Akuntabilitas Bisnis
Jalan keluar dari masalah ini adalah dengan mengubah struktur kepemilikan perusahaan. Di beberapa negara, pemiliki perusahaan-perusahaan besar bukan hanya para pemegang saham, tetapi juga pemerintah dan beberapa elemen masyarakat sipil, seperti perwakilan pekerja dan tokoh masyarakat yang dianggap mumpuni. Kebijakan nasional dibuat, supaya susunan ini tidak dengan mudah dirubah, terutama jika krisis melanda.
Perusahaan Renault di Prancis sudah menjalankan ini. Beberapa Bank besar di Korea, Jepang dan negara-negara Eropa menggunakan struktur kepemilikan perusahaan semacam ini. Semua ini dilakukan, supaya bisnis tetap berada dalam kontrol masyarakat luas, terutama dalam kaitan dengan kelestarian lingkungan. Ketika struktur kepemilikan sudah diatur ulang, maka kebijakan-kebijakan perusahaan-perusahaan besar itu pun bisa lebih dipertanggungjawabkan.
Model semacam ini juga menjami keberlangsungan (Nachhaltigkeit) perusahaan dalam kaitan dengan kehidupan masyarakat yang lebih luas dan pelestarian lingkungan hidup. Franz Joseph Radermacher, ahli teknologi dan ekologi di Jerman, menyebutnya sebagai tata kelola ekonomi yang berpijak pada kesadaran sosial dan ekologis (ökosoziale Marktwirtschaft). Kontrol dari pemerintah dan masyarakat sipil tidak hanya berlangsung dari luar perusahaan, seperti yang sekarang ini terjadi, tetapi juga dari dalam perusahaan itu sendiri, yakni dari para pemiliknya. Model semacam ini juga memastikan investasi jangka panjang di dalam perusahaan tersebut bisa terus berlangsung.

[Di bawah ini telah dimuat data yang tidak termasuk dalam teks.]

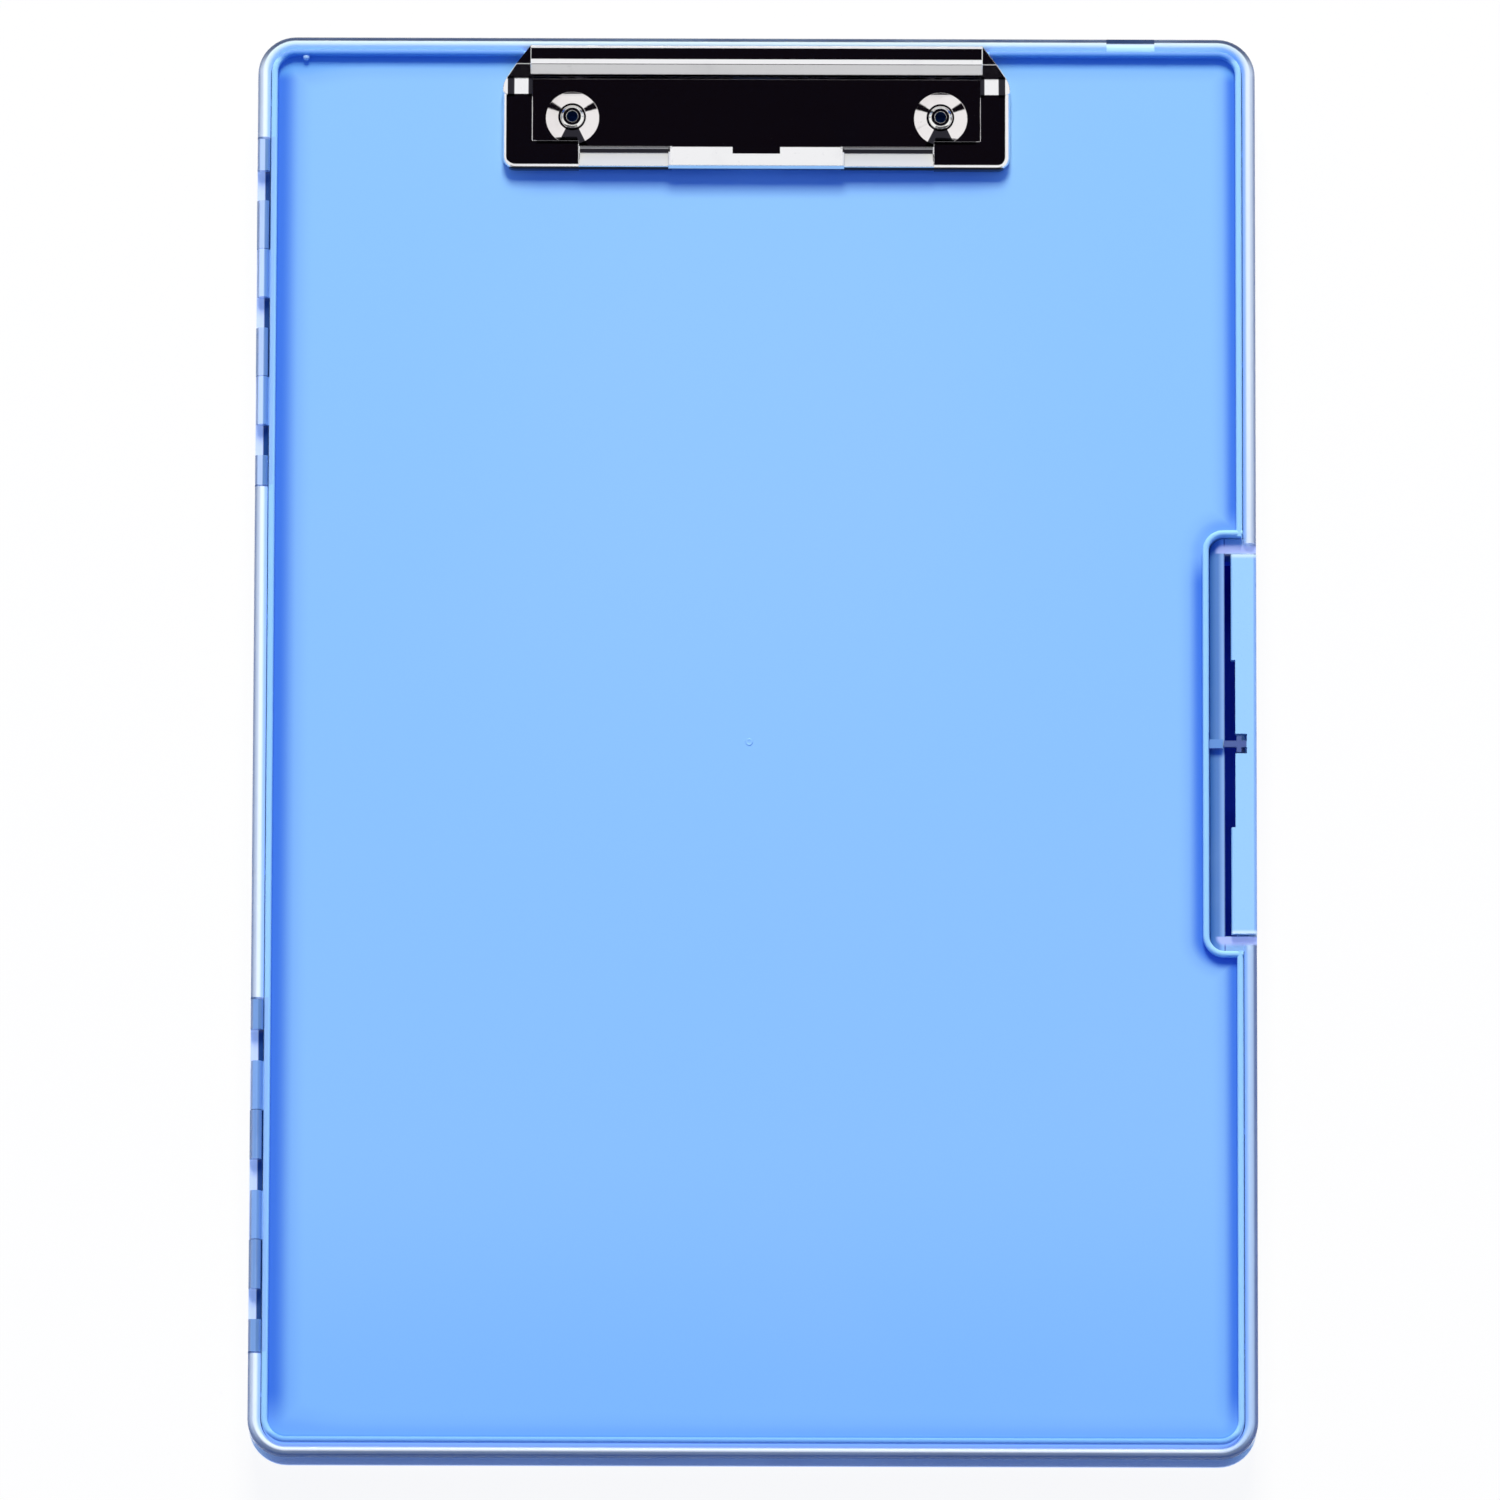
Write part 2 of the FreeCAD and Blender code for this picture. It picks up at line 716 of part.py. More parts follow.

Di tengah beragam pelanggaran berat yang dilakukan oleh perusahaan-perusahaan besar di seluruh dunia, revolusi dari institusi bisnis mutlak diperlukan. Kita sudah lelah dengan eksploitasi tenaga kerja oleh perusahaan-perusahaan besar yang menekan upah buruh serendah-rendahnya. Kita juga sudah lelah dengan eksploitasi sumber daya alam yang mereka lakukan. Kita sudah jenuh dengan kebijakan pembuangan limbah sembarangan, sampai dengan pembakaran hutan, demi keuntungan ekonomi sesaat perusahaan-perusahaan tersebut.
Untuk apa sebuah negara memiliki perusahaan-perusahaan raksasa dengan modal besar, tetapi alamnya rusak? Untuk apa sebuah negara memiliki gemilau perusahaan-perusahaan dengan merk keren, tetapi kesenjangan antara si kaya dan si miskin begitu besar? Bukankah ini akan menciptakan keadaan hidup bersama yang tidak nyaman? Lebih dari itu, bukankah ini akan menciptakan keadaan yang subur untuk kebencian, iri hati dan akhirnya konflik yang memakan banyak korban? Mau sampai kapan?